Living in the Question

A potent question is a portal to infinite creativity. Socrates introduced us to a type of pedagogy in his method of questioning. Rilke implored his young poet to live in the question. Artistry lies in lingering with the curiosity that transforms our narrative. For years I lived in the question: What work is worth doing, and how would I know? It allowed me to examine what I said “Yes” to. I found an overabundance of meaning! At one point, the question changed almost overnight to: What work is not worth doing, and how would I know? I awakened in a different coordinate of space and time. My ability to refine my discernment and say “No” was honed.

Other questions have been: What is the role of an elder in our current times? What do I believe to be true, even though I cannot ground or prove it? How do I live my life in a way that I die consciously?

And the current question that I heard from David Whyte recently: What is the courageous question I have not asked myself? I find myself trembling on the threshold of something here. The question seems to have a life of it’s own. And it beckons.
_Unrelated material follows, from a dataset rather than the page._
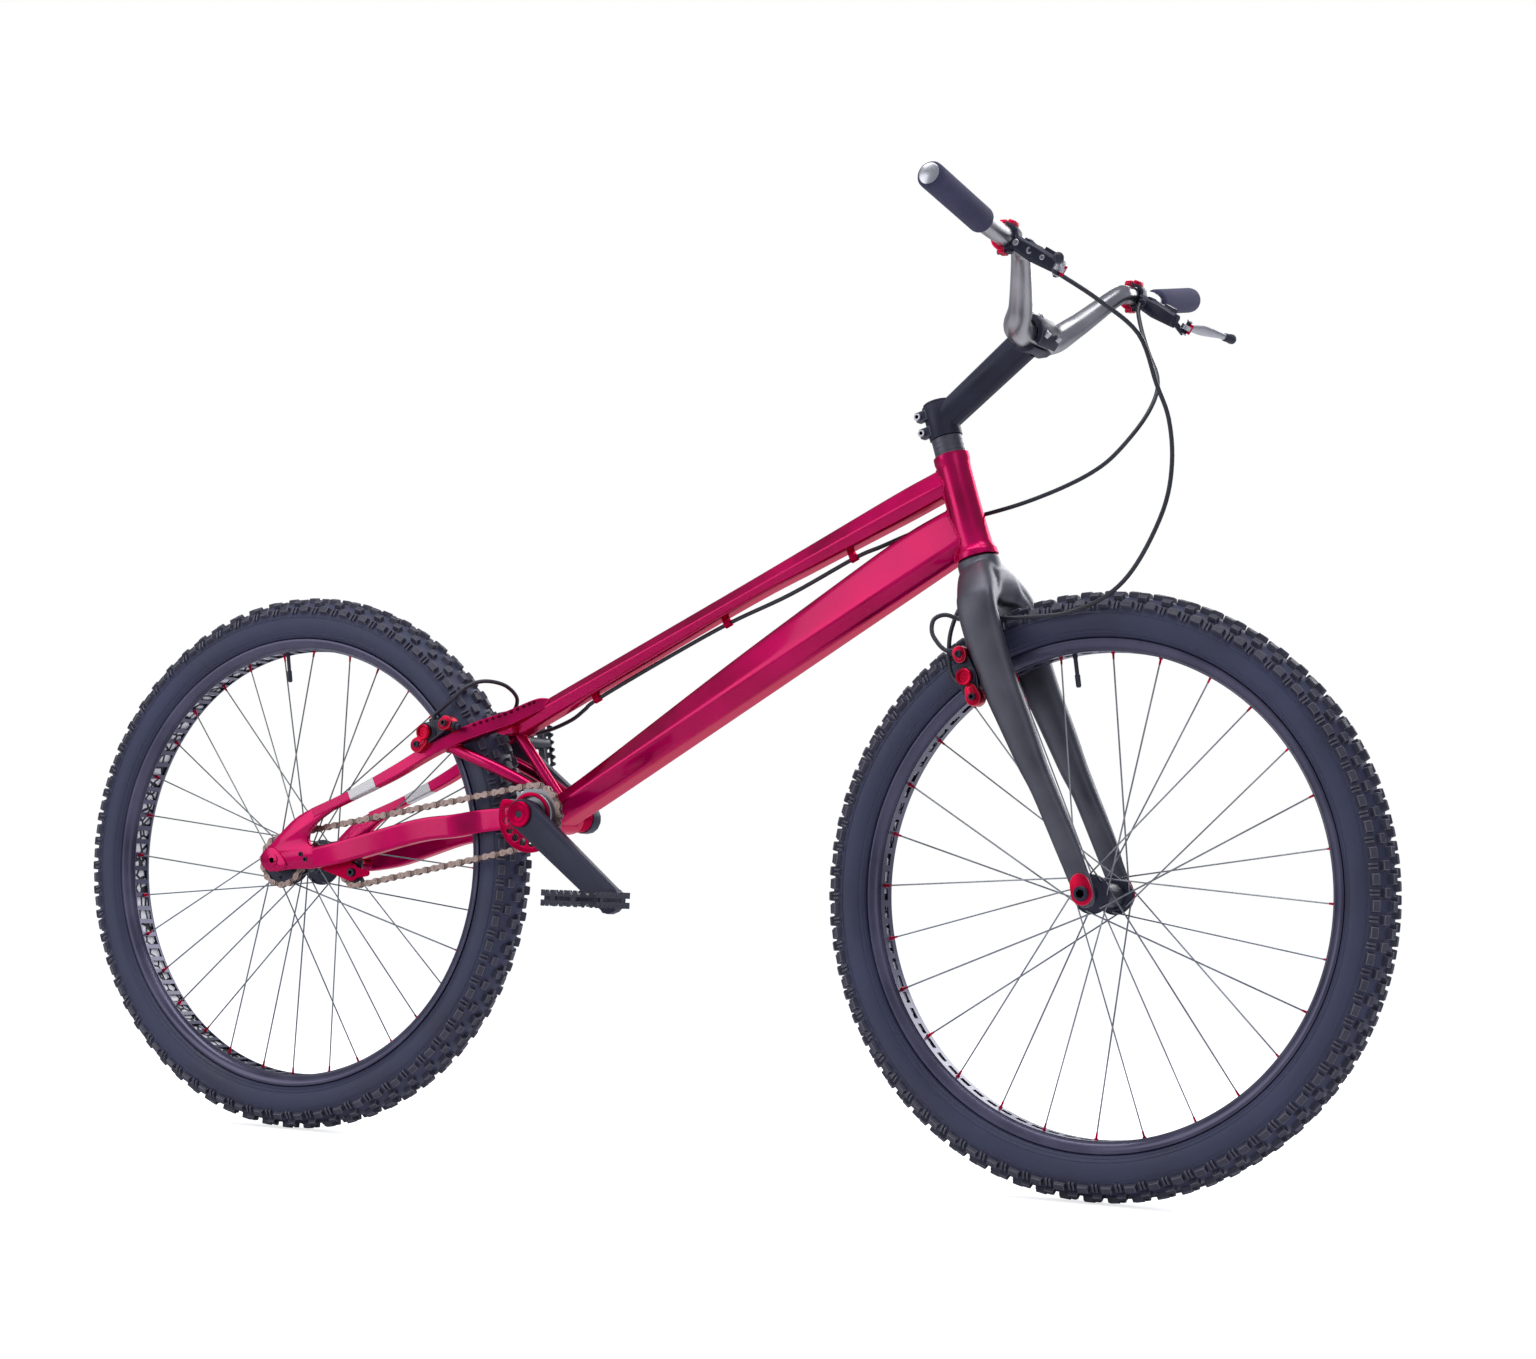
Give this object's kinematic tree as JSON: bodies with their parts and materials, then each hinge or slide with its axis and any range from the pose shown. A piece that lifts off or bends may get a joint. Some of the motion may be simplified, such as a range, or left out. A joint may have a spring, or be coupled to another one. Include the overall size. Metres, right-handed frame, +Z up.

As coaches, part of our work is to sense the client’s current narrative and craft questions and practices that will raise the curtain on what is emerging. Questions are compelling mirrors when framed towards self-realization and reflection. Our clients have to observe, wonder and arrive at their own truth. We might ask ourselves: What question if asked, could illuminate the current narrative and become a guiding force towards a new narrative? What questions create motion in our clients? How can a question change the context, the orientation or the landscape? What questions invite them to go into a deeper inquiry and reflection? How can that which cannot be spoken of be asked in a skillful, sensitive question? How might one in a question point to and illuminate aspects of our client’s life they might be blind to? I recall one person being stumped for weeks on the question: How do your clothes represent you? It never occurred to him that clothes mattered! After living in the question for a while, he hired a Nordstrom’s personal dresser!

Heidegger initiated his work with the question: Why is there something instead of nothing? Ray Croc asked: Where can I get a good hamburger on the road? Lo and behold, McDonalds! This year Edge, the technology and science philosophical Web site, has taken on the question: What scientific concept could change everyone’s cognitive toolkit? Last year’s question: How is the Internet changing the way you think?

What is the question that you are living in? How does your body respond to a question that has life energy in its soul? If you look back on your life, how have your questions changed? What are the most potent questions that you have asked clients? Join in this inquiry!

Have patience with everything that remains unsolved in your heart. Try to love the questions themselves, like locked rooms and like books written in a foreign language. Do not now look for the answers. They cannot now be given to you because you could not live them. It is a question of experiencing everything. At present you need to live the question. Perhaps you will gradually, without even noticing it, find yourself experiencing the answer, some distant day.